→ DATASET CONTENT:
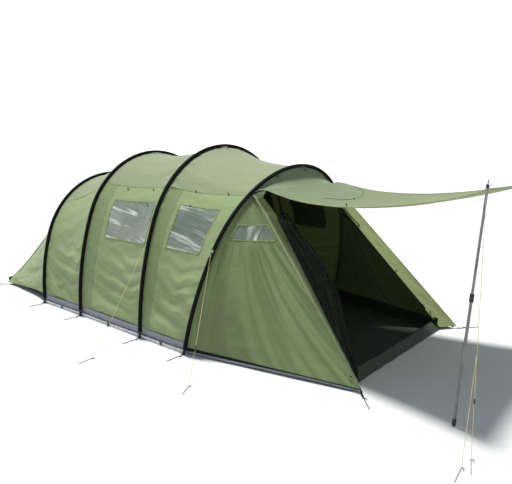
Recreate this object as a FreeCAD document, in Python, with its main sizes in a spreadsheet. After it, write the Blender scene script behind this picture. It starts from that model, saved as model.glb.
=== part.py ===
"""Four-hoop tunnel tent with a raised front awning, built as separate pieces.

Frame: millimetres, +Z up, -Y is the door end, -X is the left side seen from inside the door.
The origin lies on the ground under the middle of the tent.
"""
import FreeCAD
import Part
import math
import os
from FreeCAD import Placement, Rotation, Vector

doc = FreeCAD.newDocument("tunnel_tent")
sheet = doc.addObject("Spreadsheet::Sheet", "dims")

# ---------------------------------------------------------------- driving dimensions
DIMENSIONS = {
    # the four hoops, numbered from the rear: foot station, half width, height, apex lean
    "hoop1_station": 2030, "hoop1_half_width": 1303, "hoop1_height": 1706, "hoop1_lean": 150,
    "hoop2_station": 1155, "hoop2_half_width": 1331, "hoop2_height": 2021, "hoop2_lean": 30,
    "hoop3_station": -85, "hoop3_half_width": 1401, "hoop3_height": 2100, "hoop3_lean": -30,
    "hoop4_station": -825, "hoop4_half_width": 1438, "hoop4_height": 1877, "hoop4_lean": -420,
    "leg_angle": 21,             # tilt at which a hoop's leg arc meets its crown arc
    "hoop_rise": 24,             # height of a pole's end above the ground
    "pole_diameter": 12.7, "sleeve_diameter": 34, "sleeve_wall": 1.2, "sleeve_bottom": 70,
    "ferrule_diameter": 15.5, "ferrule_length": 110, "section_length": 640,
    # fabric skin, hung inside the hoops
    "skin_offset": 22, "skin_thickness": 4, "eave_angle": 44, "hem_height": 115, "seam_gap": 1,
    # ground line
    "valance_bottom": 34, "valance_thickness": 2.5,
    "strap_width": 30, "strap_thickness": 2,
    "rear_station": 3458, "rear_half_width": 1090,
    "front_station": -2683, "front_half_width": 1118,
    # doorway: jamb foot, waist and head, and the fold beside it
    "jamb_foot_station": -2550, "jamb_foot_half_width": 945,
    "jamb_waist_station": -1370, "jamb_waist_half_width": 600, "jamb_waist_height": 1400,
    "jamb_head_station": -1285, "jamb_head_half_width": 712, "jamb_head_height": 1585,
    "fold_head_station": -1262, "fold_head_half_width": 800, "fold_head_height": 1560,
    "sill_height": 120,
    # side windows
    "window_bottom": 1020, "window_top": 1475,
    "window_mid_front": 0, "window_mid_rear": 850,
    "window_front_front": -880, "window_front_rear": -345,
    "vestibule_window_bottom": 1185, "vestibule_window_top": 1330, "vestibule_window_margin": 95,
    # awning: hinge line, lowest point of its sag, and hem
    "hinge_station": -1345, "hinge_height": 1652, "hinge_half_width": 735,
    "sag_station": -2255, "sag_height": 1575,
    "awning_hem_station": -3612, "awning_hem_height": 1795, "awning_hem_half_width": 1135,
    # awning poles
    "prop_foot_station": -3499, "prop_foot_half_width": 1175, "prop_lean_angle": 4.2,
    "prop_diameter": 22, "prop_wall": 1.2, "prop_inner_diameter": 19,
    "prop_lower_length": 1000, "prop_upper_length": 1100, "prop_height": 1806,
    "prop_foot_diameter": 30, "spike_diameter": 7, "spike_length": 29,
    # groundsheet and inner tent
    "sheet_thickness": 4, "groundsheet_inset": 55, "groundsheet_rear": 1080,
    "inner_front_station": 1110, "inner_rear_station": 3160, "inner_height": 1590,
    "inner_inset": 95, "inner_wall_thickness": 4, "inner_shoulder_share": 0.84,
    # gathered mesh door at the left jamb
    "mesh_roll_diameter": 90,
    # pegs and guy lines
    "peg_diameter": 6, "peg_length": 180, "peg_hook_radius": 9,
    "guy_diameter": 3.5, "guy_height": 1050,
    "guy3_peg_x": -2078, "guy3_peg_station": -192,
    "guy4_peg_x": -1936, "guy4_peg_station": -1423,
    "prop_peg_x": -1563, "prop_peg_station": -3760,
    "prop_peg2_x": -1704, "prop_peg2_station": -3745,
}
for row, (alias, value) in enumerate(DIMENSIONS.items(), start=1):
    sheet.set("A%d" % row, alias)
    sheet.set("B%d" % row, str(value))
    sheet.setAlias("B%d" % row, alias)
doc.recompute()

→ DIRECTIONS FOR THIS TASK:
Quote the data in full, keeping each word unchanged.

→ SOLUTION FOR THIS EXERCISE:
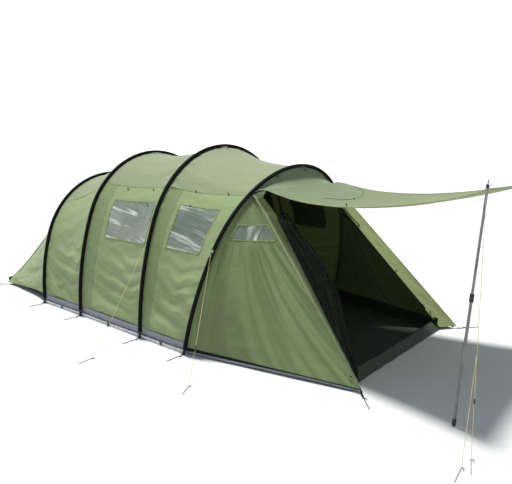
Recreate this object as a FreeCAD document, in Python, with its main sizes in a spreadsheet. After it, write the Blender scene script behind this picture. It starts from that model, saved as model.glb.
=== part.py ===
"""Four-hoop tunnel tent with a raised front awning, built as separate pieces.

Frame: millimetres, +Z up, -Y is the door end, -X is the left side seen from inside the door.
The origin lies on the ground under the middle of the tent.
"""
import FreeCAD
import Part
import math
import os
from FreeCAD import Placement, Rotation, Vector

doc = FreeCAD.newDocument("tunnel_tent")
sheet = doc.addObject("Spreadsheet::Sheet", "dims")

# ---------------------------------------------------------------- driving dimensions
DIMENSIONS = {
    # the four hoops, numbered from the rear: foot station, half width, height, apex lean
    "hoop1_station": 2030, "hoop1_half_width": 1303, "hoop1_height": 1706, "hoop1_lean": 150,
    "hoop2_station": 1155, "hoop2_half_width": 1331, "hoop2_height": 2021, "hoop2_lean": 30,
    "hoop3_station": -85, "hoop3_half_width": 1401, "hoop3_height": 2100, "hoop3_lean": -30,
    "hoop4_station": -825, "hoop4_half_width": 1438, "hoop4_height": 1877, "hoop4_lean": -420,
    "leg_angle": 21,             # tilt at which a hoop's leg arc meets its crown arc
    "hoop_rise": 24,             # height of a pole's end above the ground
    "pole_diameter": 12.7, "sleeve_diameter": 34, "sleeve_wall": 1.2, "sleeve_bottom": 70,
    "ferrule_diameter": 15.5, "ferrule_length": 110, "section_length": 640,
    # fabric skin, hung inside the hoops
    "skin_offset": 22, "skin_thickness": 4, "eave_angle": 44, "hem_height": 115, "seam_gap": 1,
    # ground line
    "valance_bottom": 34, "valance_thickness": 2.5,
    "strap_width": 30, "strap_thickness": 2,
    "rear_station": 3458, "rear_half_width": 1090,
    "front_station": -2683, "front_half_width": 1118,
    # doorway: jamb foot, waist and head, and the fold beside it
    "jamb_foot_station": -2550, "jamb_foot_half_width": 945,
    "jamb_waist_station": -1370, "jamb_waist_half_width": 600, "jamb_waist_height": 1400,
    "jamb_head_station": -1285, "jamb_head_half_width": 712, "jamb_head_height": 1585,
    "fold_head_station": -1262, "fold_head_half_width": 800, "fold_head_height": 1560,
    "sill_height": 120,
    # side windows
    "window_bottom": 1020, "window_top": 1475,
    "window_mid_front": 0, "window_mid_rear": 850,
    "window_front_front": -880, "window_front_rear": -345,
    "vestibule_window_bottom": 1185, "vestibule_window_top": 1330, "vestibule_window_margin": 95,
    # awning: hinge line, lowest point of its sag, and hem
    "hinge_station": -1345, "hinge_height": 1652, "hinge_half_width": 735,
    "sag_station": -2255, "sag_height": 1575,
    "awning_hem_station": -3612, "awning_hem_height": 1795, "awning_hem_half_width": 1135,
    # awning poles
    "prop_foot_station": -3499, "prop_foot_half_width": 1175, "prop_lean_angle": 4.2,
    "prop_diameter": 22, "prop_wall": 1.2, "prop_inner_diameter": 19,
    "prop_lower_length": 1000, "prop_upper_length": 1100, "prop_height": 1806,
    "prop_foot_diameter": 30, "spike_diameter": 7, "spike_length": 29,
    # groundsheet and inner tent
    "sheet_thickness": 4, "groundsheet_inset": 55, "groundsheet_rear": 1080,
    "inner_front_station": 1110, "inner_rear_station": 3160, "inner_height": 1590,
    "inner_inset": 95, "inner_wall_thickness": 4, "inner_shoulder_share": 0.84,
    # gathered mesh door at the left jamb
    "mesh_roll_diameter": 90,
    # pegs and guy lines
    "peg_diameter": 6, "peg_length": 180, "peg_hook_radius": 9,
    "guy_diameter": 3.5, "guy_height": 1050,
    "guy3_peg_x": -2078, "guy3_peg_station": -192,
    "guy4_peg_x": -1936, "guy4_peg_station": -1423,
    "prop_peg_x": -1563, "prop_peg_station": -3760,
    "prop_peg2_x": -1704, "prop_peg2_station": -3745,
}
for row, (alias, value) in enumerate(DIMENSIONS.items(), start=1):
    sheet.set("A%d" % row, alias)
    sheet.set("B%d" % row, str(value))
    sheet.setAlias("B%d" % row, alias)
doc.recompute()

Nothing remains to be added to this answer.